In the same vein, Dumisani Washington, founder and CEO of the Institute for Black Solidarity with Israel, wrote in his email, “The moment Black Lives Matter championed the anti-Israel, pro-BDS cause, or blamed Israel for police brutality, exploiting people’s pain and grief, everyone should’ve seen through the façade. As a partial result of BLM’s campaign against Israel, antisemitism in the U.S. is at never before-seen levels.”

Washington issued this statement when promoting the documentary “Inside Black Lives Matter – A BLM Expose.”

And then Pope Francis limited use of the Latin Mass, a form of liturgy recited on Good Friday that included a “prayer for the Jews” calling for their conversion to Christianity and referred to the Jews’ “blindness.”

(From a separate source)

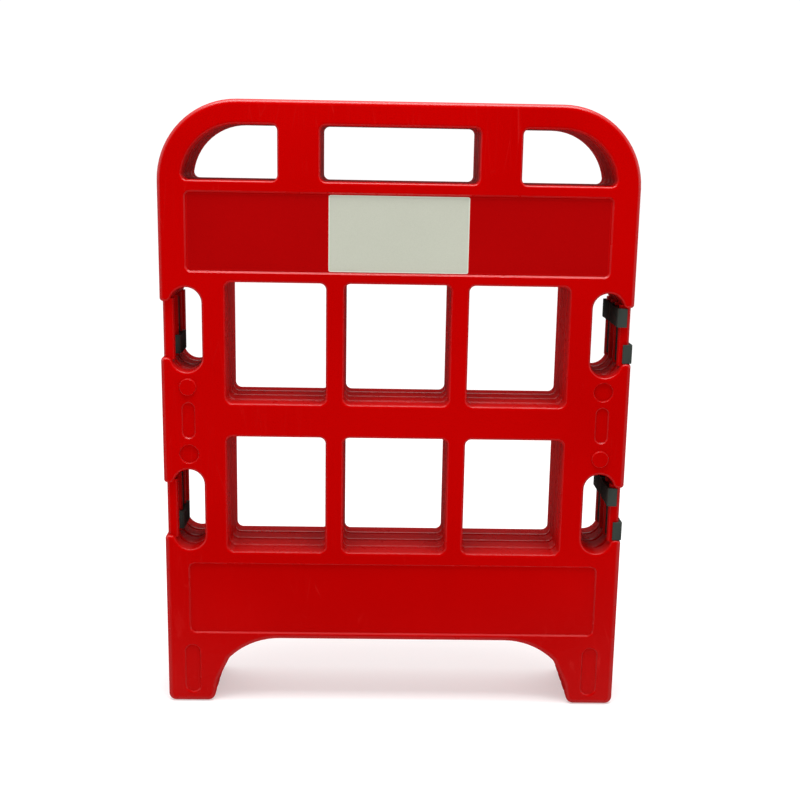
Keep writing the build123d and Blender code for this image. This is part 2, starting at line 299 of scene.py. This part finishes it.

Citing an Associated Press article, JTA reported Francis restricted use of the Latin Mass that those who favor it also reject Vatican II which declared in a historic 1965 document that the Jews were not guilty of killing Jesus and condemned antisemitism.

We can wonder how these instances came about in the week following the rally in Washington. Coincidence? Did any of them voluntarily act in response? Did someone request their intervention? Whatever the reason, their actions can only help.

The involvement of American Jews can spur many other allies to stand with us, much more than many already do. After all, if we will not stand up for ourselves, why should anyone else?